Most accounts of that call quoted Sabean that the Giants will waive Pierzynski and allow him to go free agent for the good work he did for us, but one account noted that the Giants will try to trade him before the deadline but most likely will waive him. There must be some team desperate enough to get a good LHH catcher who was an All-Star just two seasons ago and who among the leaders of NL catchers in RBI without having to bid over others to acquire him. Just give the Giants a middling reliever and a prospect.

If the Giants end up getting nothing for A.J., his trade will have to currently rank as the worse Sabean trade during his reign as Giants GM. I know there are still those who rankle over Ponson but he pitched well for us in the stretch run and the pitchers we gave up haven't done anything. The next worse would probably be the F-Rod trade for Ledee and then the Ortiz trade, though that could change based on Valdez' progress.

12.13.2004

Day 3 of the winter meetings

The A'ss are rumored to give Hudson away to LA for two prospects, Edwin Jackson and Antonio Perez. True, two prospects who probably don't have much more to learn at AAA, but still unproven talent. For Hudson!

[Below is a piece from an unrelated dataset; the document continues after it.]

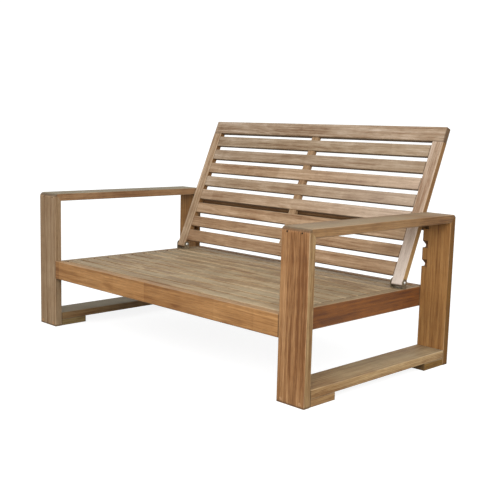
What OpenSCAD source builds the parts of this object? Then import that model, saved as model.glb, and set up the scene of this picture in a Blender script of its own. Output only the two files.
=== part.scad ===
// Garden loveseat frame in hardwood: two board side frames, a slatted platform seat
// and a slatted back that hinges at its foot and leans on a loose round support bar.
//
// X runs across the seat, +Y points to the rear and +Z up. The origin is on the ground,
// below the middle of the bounding box. Left is -X and right is +X, seen from the front.

/* [Side frames] */
// Overall width across the arms
width = 1500; // [1300:10:1900]
// Depth of the side frames, front to rear
frame_depth = 798; // [795:1:800]
// Height of the tops of the arms
arm_height = 555; // [545:1:620]
// Width of the boards in the side frames
board_w = 116; // [90:1:140]
// Thickness of the frame boards and seat rails
board_t = 30; // [28:1:32]
// Thickness of the feet below the bottom rails
foot_h = 26; // [20:1:45]
// Length of each foot, behind its post
foot_l = 120; // [80:5:200]
// Radius of the outer top corners of the side frames
corner_r = 20; // [8:1:24]
// Radius of the eased long edges of the boards
ease_r = 3; // [1:0.5:5]

/* [Seat] */
// Height of the seat's top
seat_h = 278; // [275:1:282]
// Height of the boards that rim the seat
rim_h = 75; // [60:1:110]
// Number of seat slats
seat_slats = 11; // [11:1:11]
// Open gap between seat slats
seat_gap = 12; // [8:0.5:14]
// Thickness of the seat slats
seat_slat_t = 20; // [16:1:24]
// Number of bearers below the seat slats
bearers = 2; // [1:1:3]

/* [Back] */
// Lean of the back from upright, in degrees
back_lean = 23; // [22:0.5:24]
// Length of the back from its hinge axis to its top
back_l = 611; // [608:1:613]
// Side gap between the back and the side frames
back_side_gap = 3; // [3:0.5:9]
// Width of the two outer stiles
stile_w = 48; // [44:1:52]
// Thickness of the two outer stiles
stile_t = 26; // [24:1:27]
// Height of the top rail
top_rail_h = 58; // [56:1:60]
// Thickness of the top rail
top_rail_t = 26; // [24:1:28]
// Number of back slats
back_slats = 8; // [6:1:8]
// Width of the back slats
back_slat_w = 47.2; // [46:0.1:48]
// Extra width of the lowest back slat
low_slat_extra = 5; // [0:1:6]
// Open gap between back slats
back_gap = 19.2; // [18:0.1:20]
// Gap between the top rail and the first slat
top_gap = 16.5; // [15:0.5:18]
// Thickness of the back slats
back_slat_t = 20; // [18:0.5:20]
// Width of the centre stile behind the slats
centre_stile_w = 35; // [30:1:45]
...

That's going to suck so hopefully its false, else LA's rotation will be strong with Hudson on board plus would probably have the inside edge to signing Hudson long-term (assuming Boras isn't his agent; the one time I WANT a player to have him as an agent). He would then be teamed up Ishii, Penny, and Weaver, that would be some rotation assuming Penny is healthy. Luckily most reports tonight seem to indicate that the A's are still shopping him around; good, at least suck up another good player from the Dodgers for Hudson, maybe Yhency Brazoban or Duaner Sanchez, at least SOMEBODY who has done SOMETHING good in the MLB.

I was looking through the CF list and noticed that the A's have two of them, Kotsay and Eric Byrnes and I thought, wouldn't it be great to get Byrnes? He was a huge Giants fan growing up so I have to assume he would be pleased to join the team. He is up for arbitration so he should get bigger money for the great two seasons he has had. I don't know how hard up the A's are for money but if they are looking at getting rid of Hudson, they must be doing pretty badly and might need to trade Byrnes, who should get something in the $1.5-2.5M range.

Perhaps the A's give him up for Dustan Mohr, a moneyball type player with high OBP last season? Plus some pitching prospects, of course. That would save them some money as Mohr should not get as much as Bryne in arbitration. I don't know what else the A's need though that we could give, so this is a pipe dream, but a nice dream. All we got is Feliz really that they might be interested in, I doubt they want Ransom or any other position prospect that we have. Say, if they are willing to take Jackson and Perez, maybe they can go for Hennessey or Correia?

Reports indicate the Giants are running into $ problems with Christiansen and Pierzynski. Apparently A.J.'s agent submitted a multi-year multi-$$$ proposal on Tuesday that promptly got the Giants thinking about signing Mike Methany. But he's looking for something similar to Damian Miller's contract, 3 years at $8.75M. At that price, please continue negotiating with A.J.! At least they realize that Torrealba is not the way to go, they were quoted as noting how poorly Yorvit did in winter league.

Also, rumors have the Giants talking with Mike Myers and Kent Mercker. If we can do something with Mercker, I hope the door doesn't hit Christiansen's butt too hard. Mercker has been pretty good. However, according to one report, Sabean said that signing one of those guys does not preclude signing Christiansen as "it would be pretty good having three lefties out of the pen" or something like that.

The CF talks still seem to center on Podsednik and Roberts, with Williams and the Lowry being mentioned as the desired player but the Giants were adamant in their quote that they NOT break up their rotation, a potentially great rotation, without a plan B. Say, I would give up Lowry and Hennessey for Hudson but then we wouldn't be able to give them any young 2B, just two old ones in Alfonzo and Durham. I wonder if the A's would take one of them if the Giants supplied them the extra money a la Kendall, to make the deal good for the A's budget?

12.12.2004

Day 2 of the Winter Meetings

If that isn't a sign that the discussions with Pierzynski isn't going well: there are a couple of reports that they are looking into Mike Metheny. I guess that's a sign that the A.J. era is over but not necessarily Yorvit time either. Hopefully there is a team needing a catcher and 3B or OF who has a good young outfielder to trade to us.

Thus far, talks are the Giants are looking at Podsednik and Dave Roberts. BLEH! Nothing against them, but I don't see them as being significant improvements over what we have, they would be complements. I would rather give Mohr more playing time and see how he does before doing those trades, especially with the Brewers asking for Jerome Williams for the Pod-man.

Sabean says that there are 4 trade discussions that they have had, both young and old OF, but all ask for the same young pitcher (presumably Williams since he was the one named in the Brewers deal but a couple of reporters named Noah Lowry). He says that he won't trade this pitcher but will try to progress the talks further, he apparently believes that there is still some hope of getting one of these deals done.

I still think that unless we are getting a potential star type player, we should not be dealing, just let Mohr take over CF and see how it goes early on. If he falters, then the Giants could try to acquire someone mid-season, but there would still be Grissom and Tucker around to stem the drop.

Also, apparently Sabean and co. have discussed having Feliz play RF (ugh!). There must be some way of packaging him and A.J. to get a good OF somewhere.